1. A sintering chamber structure adapted to store multiple articles to be sintered in a sintering furnace, comprising:

a first wall;

a second wall disposed parallel opposite to the first wall;

two side walls spaced away from each other and interconnecting the first and second walls, the two side walls and the first and second walls together defining a storage space communicating outside;

at least two supporting walls detachably disposed in the storage space and located parallel opposite to each other, the two supporting walls correspondingly forming a plurality of guiding grooves; and

a plurality of holding boards for holding articles;

wherein the first and second walls correspondingly form a pair of positioning slots communicating with the storage space, the at least two supporting walls are detachably inserted in the positioning slots from one side of the storage space, respectively, and the plurality of holding boards are inserted in corresponding guiding grooves.

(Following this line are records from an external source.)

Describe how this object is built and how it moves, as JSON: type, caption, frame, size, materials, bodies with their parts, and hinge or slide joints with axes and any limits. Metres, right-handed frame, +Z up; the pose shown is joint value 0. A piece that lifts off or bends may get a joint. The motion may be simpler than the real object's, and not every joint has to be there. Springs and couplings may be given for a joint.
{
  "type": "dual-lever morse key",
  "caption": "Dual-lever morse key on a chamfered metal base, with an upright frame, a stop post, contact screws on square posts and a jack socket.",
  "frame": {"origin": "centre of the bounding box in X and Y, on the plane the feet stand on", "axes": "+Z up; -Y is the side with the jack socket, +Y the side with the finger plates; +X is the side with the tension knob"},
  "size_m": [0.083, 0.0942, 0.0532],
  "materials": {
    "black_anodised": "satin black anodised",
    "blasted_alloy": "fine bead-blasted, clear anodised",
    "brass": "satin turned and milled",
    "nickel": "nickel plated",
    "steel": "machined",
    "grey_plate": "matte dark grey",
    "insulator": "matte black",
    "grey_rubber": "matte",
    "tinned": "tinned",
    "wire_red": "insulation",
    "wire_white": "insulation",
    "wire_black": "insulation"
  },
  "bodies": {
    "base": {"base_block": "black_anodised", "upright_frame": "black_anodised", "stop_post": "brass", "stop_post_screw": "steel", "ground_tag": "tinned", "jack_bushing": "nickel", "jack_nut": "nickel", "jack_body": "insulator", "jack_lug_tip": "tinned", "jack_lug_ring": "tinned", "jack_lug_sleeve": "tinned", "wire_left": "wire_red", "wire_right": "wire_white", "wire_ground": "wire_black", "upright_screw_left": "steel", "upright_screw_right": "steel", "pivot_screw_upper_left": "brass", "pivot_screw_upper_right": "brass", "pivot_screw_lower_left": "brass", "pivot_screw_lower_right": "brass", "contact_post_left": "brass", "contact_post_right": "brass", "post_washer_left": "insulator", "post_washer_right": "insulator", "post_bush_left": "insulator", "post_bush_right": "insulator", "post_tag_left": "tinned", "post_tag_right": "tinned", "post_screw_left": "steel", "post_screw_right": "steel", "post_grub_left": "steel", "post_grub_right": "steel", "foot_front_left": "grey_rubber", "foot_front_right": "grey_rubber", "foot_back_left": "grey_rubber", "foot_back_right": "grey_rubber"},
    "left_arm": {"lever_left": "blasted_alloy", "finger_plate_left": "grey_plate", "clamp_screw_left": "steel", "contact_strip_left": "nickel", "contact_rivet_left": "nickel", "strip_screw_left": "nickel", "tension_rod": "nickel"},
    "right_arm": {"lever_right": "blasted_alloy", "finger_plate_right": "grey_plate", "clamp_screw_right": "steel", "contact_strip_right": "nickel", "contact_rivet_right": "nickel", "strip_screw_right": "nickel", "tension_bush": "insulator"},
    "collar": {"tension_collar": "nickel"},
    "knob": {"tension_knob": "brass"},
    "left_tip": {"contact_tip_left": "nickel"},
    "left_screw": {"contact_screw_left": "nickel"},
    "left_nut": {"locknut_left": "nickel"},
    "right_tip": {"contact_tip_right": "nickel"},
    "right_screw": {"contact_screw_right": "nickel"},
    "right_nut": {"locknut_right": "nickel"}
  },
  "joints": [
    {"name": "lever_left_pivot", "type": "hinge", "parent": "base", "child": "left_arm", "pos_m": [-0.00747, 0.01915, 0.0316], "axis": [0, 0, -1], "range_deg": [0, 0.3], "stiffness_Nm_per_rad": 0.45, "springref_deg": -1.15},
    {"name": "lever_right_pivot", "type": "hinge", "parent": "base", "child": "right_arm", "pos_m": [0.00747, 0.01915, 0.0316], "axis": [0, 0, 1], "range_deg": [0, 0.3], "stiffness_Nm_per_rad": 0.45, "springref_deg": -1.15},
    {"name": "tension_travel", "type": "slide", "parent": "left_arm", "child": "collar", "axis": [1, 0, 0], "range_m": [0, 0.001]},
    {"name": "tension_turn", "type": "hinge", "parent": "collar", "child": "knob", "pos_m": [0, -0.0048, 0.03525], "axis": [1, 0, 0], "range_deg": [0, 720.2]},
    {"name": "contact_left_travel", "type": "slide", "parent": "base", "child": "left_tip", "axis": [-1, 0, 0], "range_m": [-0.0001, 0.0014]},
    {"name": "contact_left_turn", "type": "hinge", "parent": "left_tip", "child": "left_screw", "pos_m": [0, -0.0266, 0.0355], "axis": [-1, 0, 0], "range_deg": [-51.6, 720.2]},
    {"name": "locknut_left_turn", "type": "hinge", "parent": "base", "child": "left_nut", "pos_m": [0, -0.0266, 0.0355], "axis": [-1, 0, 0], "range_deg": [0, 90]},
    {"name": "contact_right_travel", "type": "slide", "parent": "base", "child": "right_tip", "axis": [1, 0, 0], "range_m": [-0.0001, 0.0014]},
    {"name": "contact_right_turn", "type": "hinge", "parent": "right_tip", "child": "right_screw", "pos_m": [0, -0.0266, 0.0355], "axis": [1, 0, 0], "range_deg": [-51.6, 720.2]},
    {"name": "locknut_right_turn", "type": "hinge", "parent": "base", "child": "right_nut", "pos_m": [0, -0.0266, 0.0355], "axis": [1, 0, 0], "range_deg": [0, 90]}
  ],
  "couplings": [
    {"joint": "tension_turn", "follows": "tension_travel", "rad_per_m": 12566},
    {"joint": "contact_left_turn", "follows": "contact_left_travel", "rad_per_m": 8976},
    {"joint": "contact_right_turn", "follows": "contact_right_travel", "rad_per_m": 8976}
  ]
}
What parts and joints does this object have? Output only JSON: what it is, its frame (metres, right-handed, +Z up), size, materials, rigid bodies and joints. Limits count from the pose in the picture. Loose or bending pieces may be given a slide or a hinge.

2. The sintering chamber structure of claim 1, wherein each of the pairs of positioning slots of the first and second walls adjoin the side walls, respectively.

3. The sintering chamber structure of claim 1, wherein the plurality of guiding grooves are spaced in parallel with each other.

4. The sintering chamber structure of claim 1, wherein each of the two side walls consists of a plurality of partitions spaced apart from each other.

5. The sintering chamber structure of claim 1, wherein a plurality of the supporting walls are inserted in corresponding positioning slots.

6. The sintering chamber structure of claim 1, wherein each of the pairs of positioning slots concaves inwardly of the first and second walls, and the plurality of guiding grooves concave inwardly of the at least two supporting walls, respectively.

7. The sintering chamber structure of claim 1, wherein the sintering chamber structure is made of graphite or metal material.